Currently page pool only provide page_pool_alloc_pages()
and page_pool_alloc_frag() API to enable the above 1 & 2
separately, so we can not use a combination of 1 & 2 to
enable 3, it is not possible yet because of the per
page_pool flag PP_FLAG_PAGE_FRAG.

So in order to allow allocating unsplitted page without
the overhead of splitted page while still allow allocating
splitted page, we need to remove the per page_pool flag
in page_pool_is_last_frag(), as best as I can think of, it
seems there are two methods as below:
1. Add per page flag/bit to indicate a page is splitted or
not, which means we might need to update that flag/bit
everytime the page is recycled, dirtying the cache line
of 'struct page' for use case 1.
2. Unify the page->pp_frag_count handling for both splitted
and unsplitted page by assuming all pages in the page
pool is splitted into a big frag initially.

Because we want to support the above use case 3 with minimal
overhead, especially not adding any noticable overhead for
use case 1, and we are already doing an optimization by not
updating pp_frag_count in page_pool_defrag_page() for the
last frag user, this patch chooses to unify the pp_frag_count
handling to support the above use case 3.

Let me know if it is making any sense here.

>
> Then you are going to have to modify the fragmented cases to make use
> of lower level calls because now instead of us defragging a fragmented
> page, and then freeing it the two operations essentially have to be
> combined into one operation.

Does 'defragging a fragmented page' mean doing decrementing pp_frag_count?
"freeing it" mean calling put_page()?

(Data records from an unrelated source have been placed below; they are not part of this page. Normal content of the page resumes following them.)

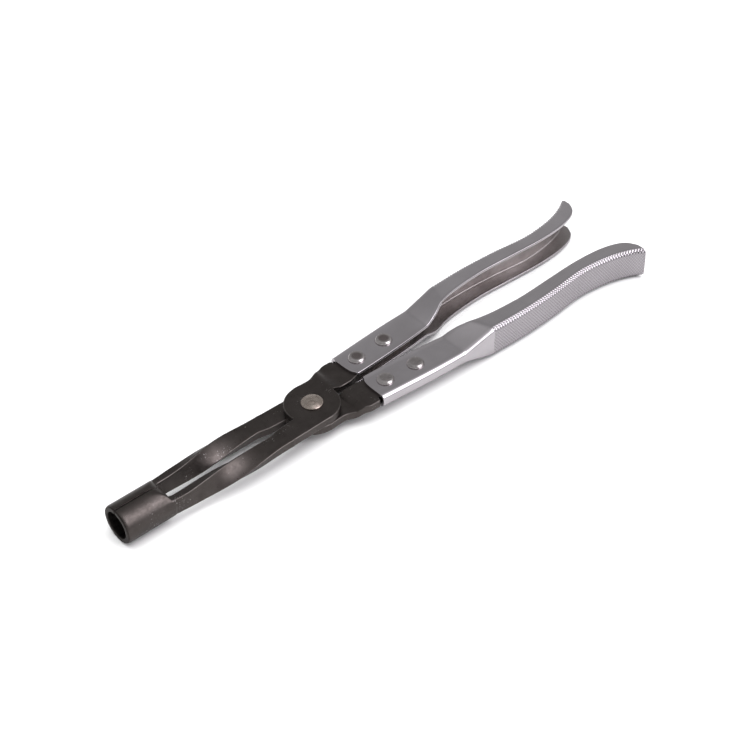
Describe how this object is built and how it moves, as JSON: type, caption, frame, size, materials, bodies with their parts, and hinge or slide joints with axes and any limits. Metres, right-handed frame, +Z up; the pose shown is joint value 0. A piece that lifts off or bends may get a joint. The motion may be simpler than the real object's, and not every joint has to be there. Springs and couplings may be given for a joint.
{
  "type": "valve stem seal pliers",
  "caption": "Long-nosed pliers with crossed steel jaws closing into a split round socket, and knurled channel handles riveted to the tangs.",
  "frame": {"origin": "on the surface that the tool lies on, under the middle of its bounding box", "axes": "+X from the socket to the handle ends, +Y across to the upper jaw's handle, +Z up along the pivot rivet"},
  "size_m": [0.2814, 0.056, 0.0174],
  "materials": {
    "black_steel": "black oxide, satin",
    "chrome_plate": "polished, knurled over the grip",
    "rivet_steel": "bare domed head",
    "plated_rivet": "plated domed head"
  },
  "bodies": {
    "upper_half": {"upper_jaw": "black_steel", "upper_handle": "chrome_plate", "upper_handle_front_rivet": "plated_rivet", "upper_handle_rear_rivet": "plated_rivet", "pivot_rivet": "rivet_steel"},
    "lower_half": {"lower_jaw": "black_steel", "lower_handle": "chrome_plate", "lower_handle_front_rivet": "plated_rivet", "lower_handle_rear_rivet": "plated_rivet"}
  },
  "joints": [
    {"name": "pivot", "type": "hinge", "parent": "upper_half", "child": "lower_half", "pos_m": [-0.0395, 0, 0.0087], "axis": [0, 0, -1], "range_deg": [0, 25]}
  ]
}
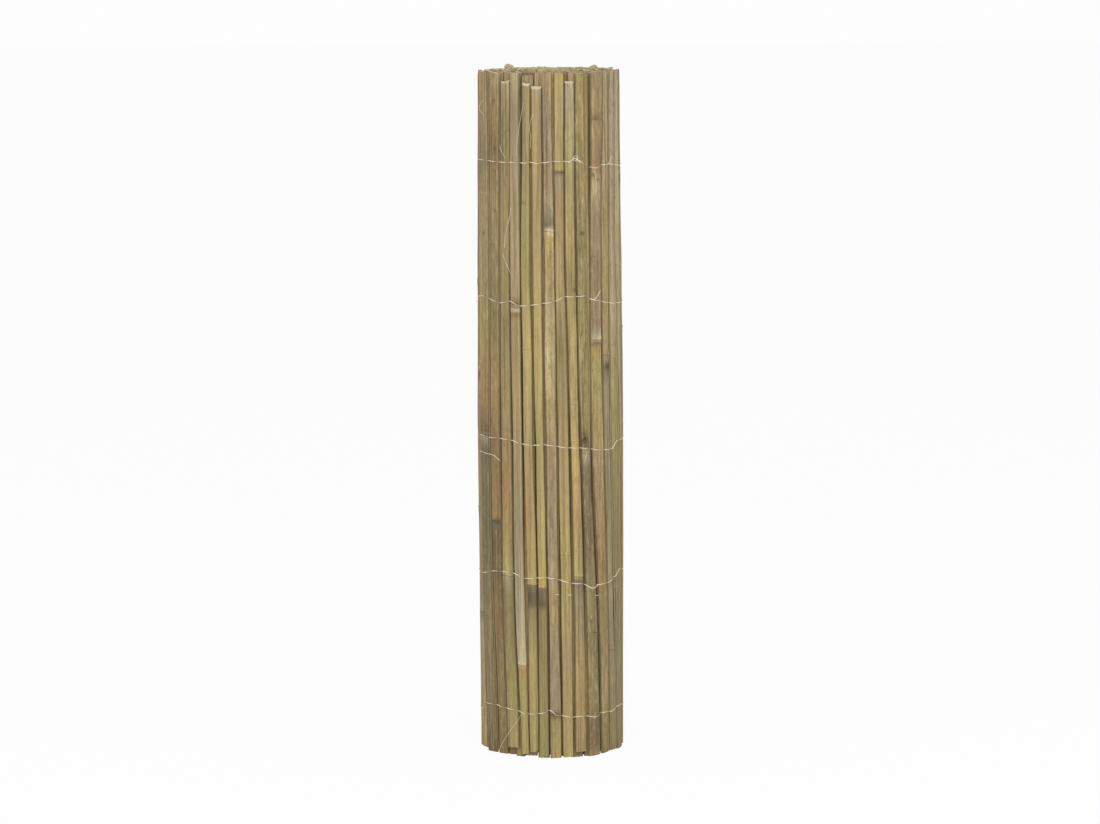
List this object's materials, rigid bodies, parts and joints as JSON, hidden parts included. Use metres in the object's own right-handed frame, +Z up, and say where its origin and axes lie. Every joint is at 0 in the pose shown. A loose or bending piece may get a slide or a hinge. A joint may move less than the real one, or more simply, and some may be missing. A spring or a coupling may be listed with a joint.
{
  "type": "bamboo screen",
  "caption": "Rolled garden screen of split bamboo slats held by rows of twisted binding wire, standing on its end.",
  "frame": {"origin": "middle of the roll's footprint, on the ground it stands on", "axes": "+Z up along the roll, -Y towards the front, +X to the right seen from the front"},
  "size_m": [0.216, 0.219, 1],
  "materials": {
    "bamboo": "matte",
    "wire": "satin"
  },
  "bodies": {
    "root": {"slat_01": "bamboo", "slat_02": "bamboo", "slat_03": "bamboo", "slat_04": "bamboo", "slat_05": "bamboo", "slat_06": "bamboo", "slat_07": "bamboo", "slat_08": "bamboo", "slat_09": "bamboo", "slat_10": "bamboo", "slat_11": "bamboo", "slat_12": "bamboo", "slat_13": "bamboo", "slat_14": "bamboo", "slat_15": "bamboo", "slat_16": "bamboo", "slat_17": "bamboo", "slat_18": "bamboo", "slat_19": "bamboo", "slat_20": "bamboo", "slat_21": "bamboo", "slat_22": "bamboo", "slat_23": "bamboo", "slat_24": "bamboo", "slat_25": "bamboo", "slat_26": "bamboo", "slat_27": "bamboo", "slat_28": "bamboo", "slat_29": "bamboo", "slat_30": "bamboo", "slat_31": "bamboo", "slat_32": "bamboo", "slat_33": "bamboo", "inner_turns": "bamboo", "wire_1_lower_strand": "wire", "wire_1_upper_strand": "wire", "wire_2_lower_strand": "wire", "wire_2_upper_strand": "wire", "wire_3_lower_strand": "wire", "wire_3_upper_strand": "wire", "wire_4_lower_strand": "wire", "wire_4_upper_strand": "wire", "wire_5_lower_strand": "wire", "wire_5_upper_strand": "wire"}
  },
  "joints": []
}
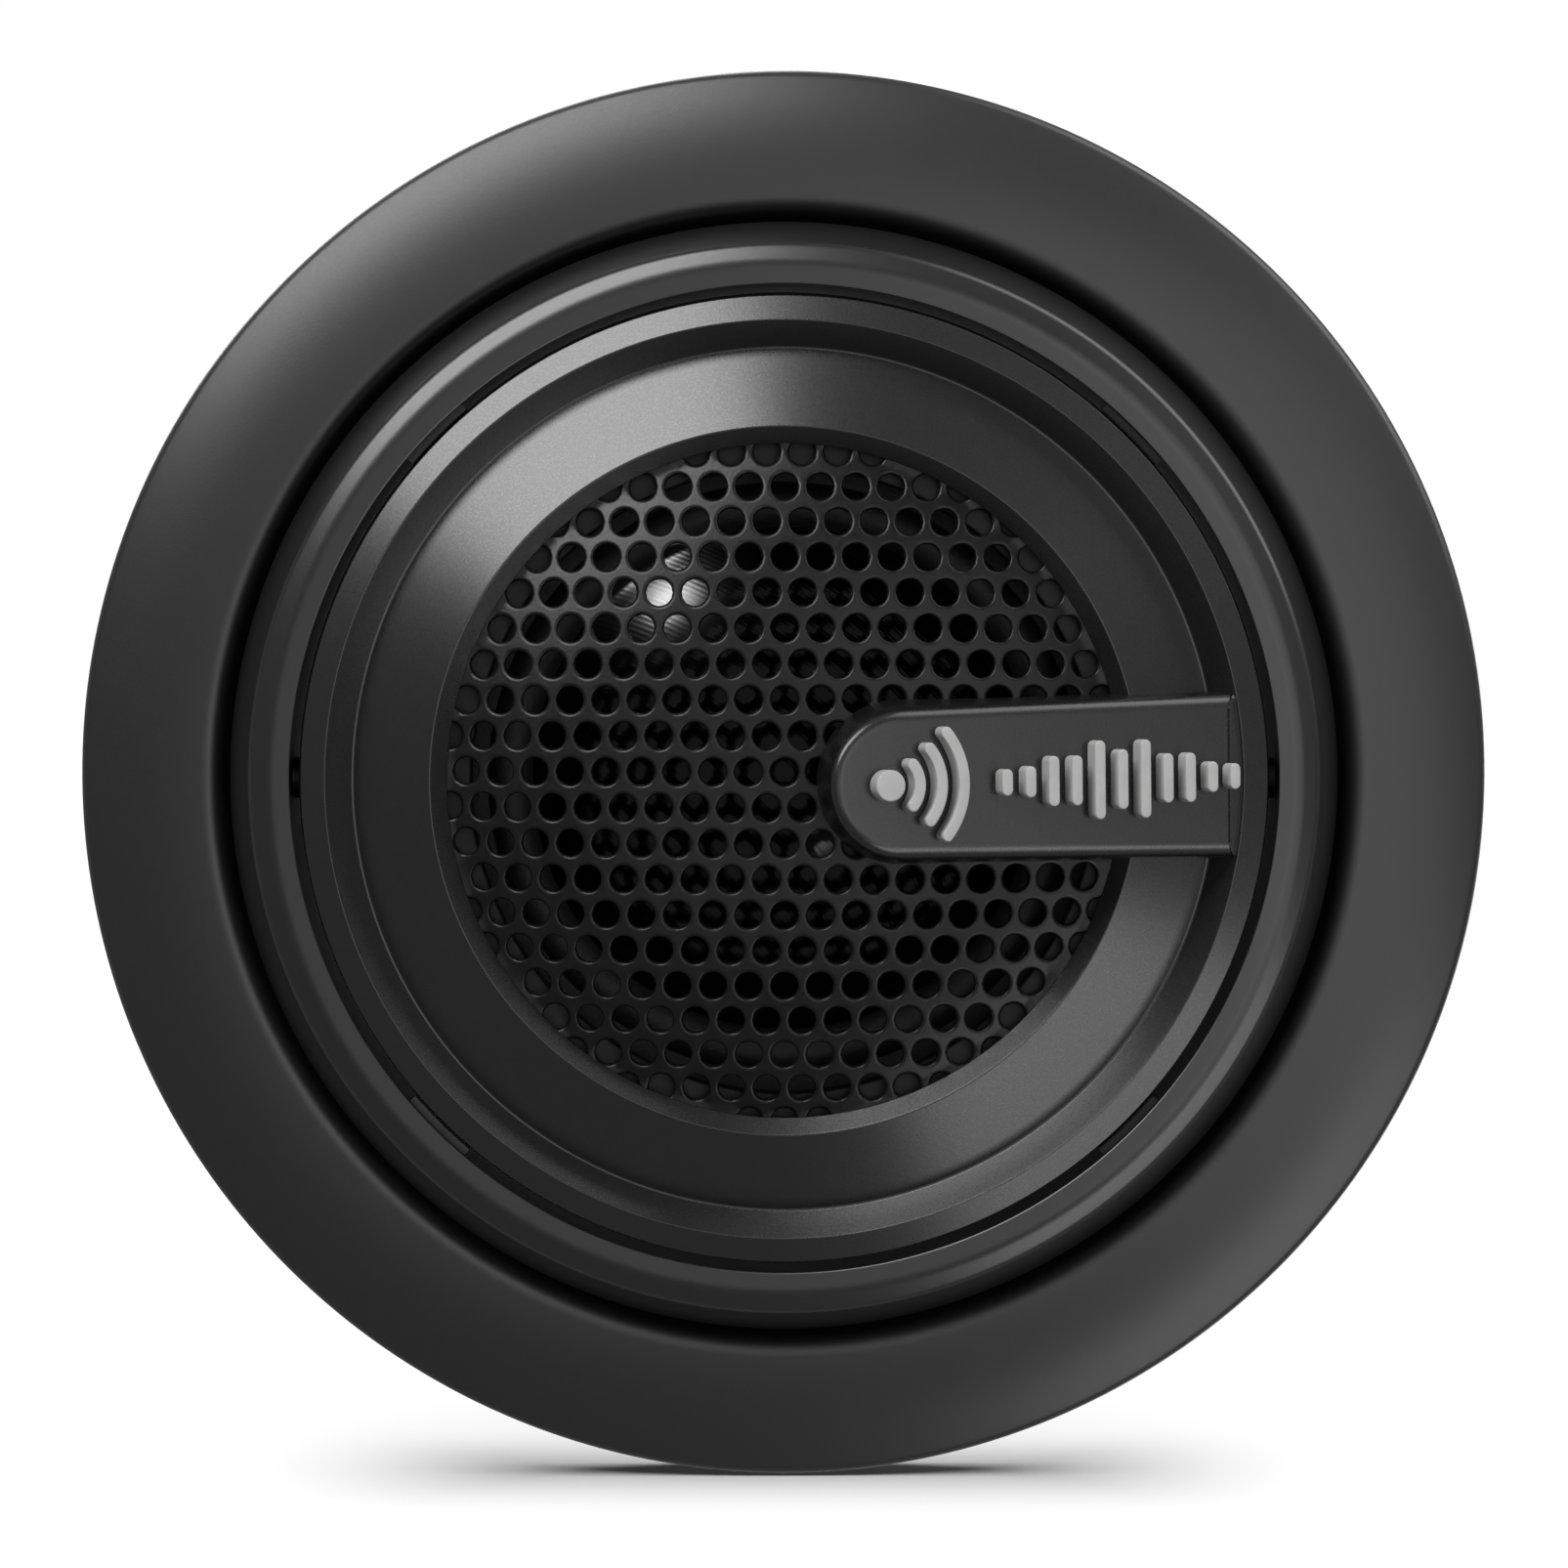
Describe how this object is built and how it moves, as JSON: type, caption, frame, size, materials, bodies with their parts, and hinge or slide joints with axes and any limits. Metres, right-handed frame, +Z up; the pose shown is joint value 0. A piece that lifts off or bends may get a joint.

What does 'combined' really means
here?

>
>>>
>>> My advice as a first step would be to look at first solving how to
>>> enable the PP_FLAG_PAGE_FRAG mode when you have
>>> PAGE_POOL_DMA_USE_PP_FRAG_COUNT as true. That should be creating mono-
>>> frags as we are calling them, and we should have a way to get the
>>> truesize for those so we know when we are consuming significant amount
>>> of memory.
>>
>> Does the way to get the truesize in the below RFC make sense to you?
>> https://patchwork.kernel.org/project/netdevbpf/patch/20230516124801.2465-4-linyunsheng@xxxxxxxxxx/
>
> It doesn't add any value. All you are doing is passing the "size"
> value as "truesize". The whole point of the "truesize" would be to
> report the actual size. So a step in that direction would be to bump
> truesize to include the remainder that isn't used when you decide it
> is time to allocate a new page. The problem is that it requires some
> fore-knowledge of what the next requested size is going to be. That is
> why it is better to just have the drivers manage this since they know
> what size they typically request and when they are going to close
> pages.
>
> Like I said, if you are wanting to go down this path you are better
> off starting with page pool and making all regular page pool pages
> into mono-frags. Then from there we can start building things out.

'mono-frag' means page with pp_frag_count being one. If yes, then I
feel like we have the same goal here, but may have different opinion
on how to implement it.

>
> With that you could then let drivers like the Mellanox one handle its
> own fragmenting knowing it has to return things to a mono-frag in
> order for it to be working correctly.

I still really don't how it will be better for mlx5 to handle its
own fragmenting yet?

+cc Dragos & Saeed to share some info here, so that we can see
if page pool learn from it.

>
> .
>